(Structured object records)
· · · · · · ·
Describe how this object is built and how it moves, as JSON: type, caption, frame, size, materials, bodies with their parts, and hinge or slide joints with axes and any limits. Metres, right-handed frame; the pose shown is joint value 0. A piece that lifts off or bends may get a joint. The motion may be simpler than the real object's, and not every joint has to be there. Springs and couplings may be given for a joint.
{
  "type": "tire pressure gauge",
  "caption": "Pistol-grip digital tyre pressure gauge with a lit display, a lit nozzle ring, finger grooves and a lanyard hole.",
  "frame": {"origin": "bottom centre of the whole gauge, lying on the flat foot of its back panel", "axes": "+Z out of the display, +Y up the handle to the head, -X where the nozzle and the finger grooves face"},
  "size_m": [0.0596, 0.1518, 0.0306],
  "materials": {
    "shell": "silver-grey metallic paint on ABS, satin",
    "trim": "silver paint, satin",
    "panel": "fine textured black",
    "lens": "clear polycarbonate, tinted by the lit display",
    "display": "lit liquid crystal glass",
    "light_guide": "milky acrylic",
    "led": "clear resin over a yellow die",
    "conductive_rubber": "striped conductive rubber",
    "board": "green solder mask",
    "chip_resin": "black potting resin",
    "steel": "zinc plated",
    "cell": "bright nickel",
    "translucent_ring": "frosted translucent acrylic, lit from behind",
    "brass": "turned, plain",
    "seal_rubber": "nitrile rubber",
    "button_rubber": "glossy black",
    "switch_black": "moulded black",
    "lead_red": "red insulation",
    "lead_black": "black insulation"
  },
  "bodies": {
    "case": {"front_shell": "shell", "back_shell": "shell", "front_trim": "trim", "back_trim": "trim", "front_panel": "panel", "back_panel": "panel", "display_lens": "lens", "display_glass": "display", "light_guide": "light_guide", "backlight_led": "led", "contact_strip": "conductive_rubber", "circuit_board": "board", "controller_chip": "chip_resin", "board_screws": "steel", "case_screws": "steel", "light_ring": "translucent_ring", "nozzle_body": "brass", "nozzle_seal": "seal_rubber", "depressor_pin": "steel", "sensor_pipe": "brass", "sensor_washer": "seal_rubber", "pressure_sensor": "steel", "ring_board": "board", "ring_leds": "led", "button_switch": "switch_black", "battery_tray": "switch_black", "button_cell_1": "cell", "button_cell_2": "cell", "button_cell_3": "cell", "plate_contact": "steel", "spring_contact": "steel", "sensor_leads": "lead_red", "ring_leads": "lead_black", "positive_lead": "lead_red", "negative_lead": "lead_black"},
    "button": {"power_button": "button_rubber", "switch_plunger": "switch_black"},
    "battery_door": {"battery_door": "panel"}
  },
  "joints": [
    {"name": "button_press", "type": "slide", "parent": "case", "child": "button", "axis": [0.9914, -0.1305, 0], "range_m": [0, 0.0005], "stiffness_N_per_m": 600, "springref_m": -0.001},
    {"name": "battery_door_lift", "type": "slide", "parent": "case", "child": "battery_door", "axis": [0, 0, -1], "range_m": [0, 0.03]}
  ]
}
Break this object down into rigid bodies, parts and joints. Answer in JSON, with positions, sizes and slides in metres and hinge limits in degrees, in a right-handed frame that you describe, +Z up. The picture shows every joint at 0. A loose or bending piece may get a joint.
· · · · · · ·
PROBLEM STATEMENT:
Your task is to return the full listing exactly as it was given.

FINAL RESULT:
Describe how this object is built and how it moves, as JSON: type, caption, frame, size, materials, bodies with their parts, and hinge or slide joints with axes and any limits. Metres, right-handed frame; the pose shown is joint value 0. A piece that lifts off or bends may get a joint. The motion may be simpler than the real object's, and not every joint has to be there. Springs and couplings may be given for a joint.
{
  "type": "tire pressure gauge",
  "caption": "Pistol-grip digital tyre pressure gauge with a lit display, a lit nozzle ring, finger grooves and a lanyard hole.",
  "frame": {"origin": "bottom centre of the whole gauge, lying on the flat foot of its back panel", "axes": "+Z out of the display, +Y up the handle to the head, -X where the nozzle and the finger grooves face"},
  "size_m": [0.0596, 0.1518, 0.0306],
  "materials": {
    "shell": "silver-grey metallic paint on ABS, satin",
    "trim": "silver paint, satin",
    "panel": "fine textured black",
    "lens": "clear polycarbonate, tinted by the lit display",
    "display": "lit liquid crystal glass",
    "light_guide": "milky acrylic",
    "led": "clear resin over a yellow die",
    "conductive_rubber": "striped conductive rubber",
    "board": "green solder mask",
    "chip_resin": "black potting resin",
    "steel": "zinc plated",
    "cell": "bright nickel",
    "translucent_ring": "frosted translucent acrylic, lit from behind",
    "brass": "turned, plain",
    "seal_rubber": "nitrile rubber",
    "button_rubber": "glossy black",
    "switch_black": "moulded black",
    "lead_red": "red insulation",
    "lead_black": "black insulation"
  },
  "bodies": {
    "case": {"front_shell": "shell", "back_shell": "shell", "front_trim": "trim", "back_trim": "trim", "front_panel": "panel", "back_panel": "panel", "display_lens": "lens", "display_glass": "display", "light_guide": "light_guide", "backlight_led": "led", "contact_strip": "conductive_rubber", "circuit_board": "board", "controller_chip": "chip_resin", "board_screws": "steel", "case_screws": "steel", "light_ring": "translucent_ring", "nozzle_body": "brass", "nozzle_seal": "seal_rubber", "depressor_pin": "steel", "sensor_pipe": "brass", "sensor_washer": "seal_rubber", "pressure_sensor": "steel", "ring_board": "board", "ring_leds": "led", "button_switch": "switch_black", "battery_tray": "switch_black", "button_cell_1": "cell", "button_cell_2": "cell", "button_cell_3": "cell", "plate_contact": "steel", "spring_contact": "steel", "sensor_leads": "lead_red", "ring_leads": "lead_black", "positive_lead": "lead_red", "negative_lead": "lead_black"},
    "button": {"power_button": "button_rubber", "switch_plunger": "switch_black"},
    "battery_door": {"battery_door": "panel"}
  },
  "joints": [
    {"name": "button_press", "type": "slide", "parent": "case", "child": "button", "axis": [0.9914, -0.1305, 0], "range_m": [0, 0.0005], "stiffness_N_per_m": 600, "springref_m": -0.001},
    {"name": "battery_door_lift", "type": "slide", "parent": "case", "child": "battery_door", "axis": [0, 0, -1], "range_m": [0, 0.03]}
  ]
}
Break this object down into rigid bodies, parts and joints. Answer in JSON, with positions, sizes and slides in metres and hinge limits in degrees, in a right-handed frame that you describe, +Z up. The picture shows every joint at 0. A loose or bending piece may get a joint.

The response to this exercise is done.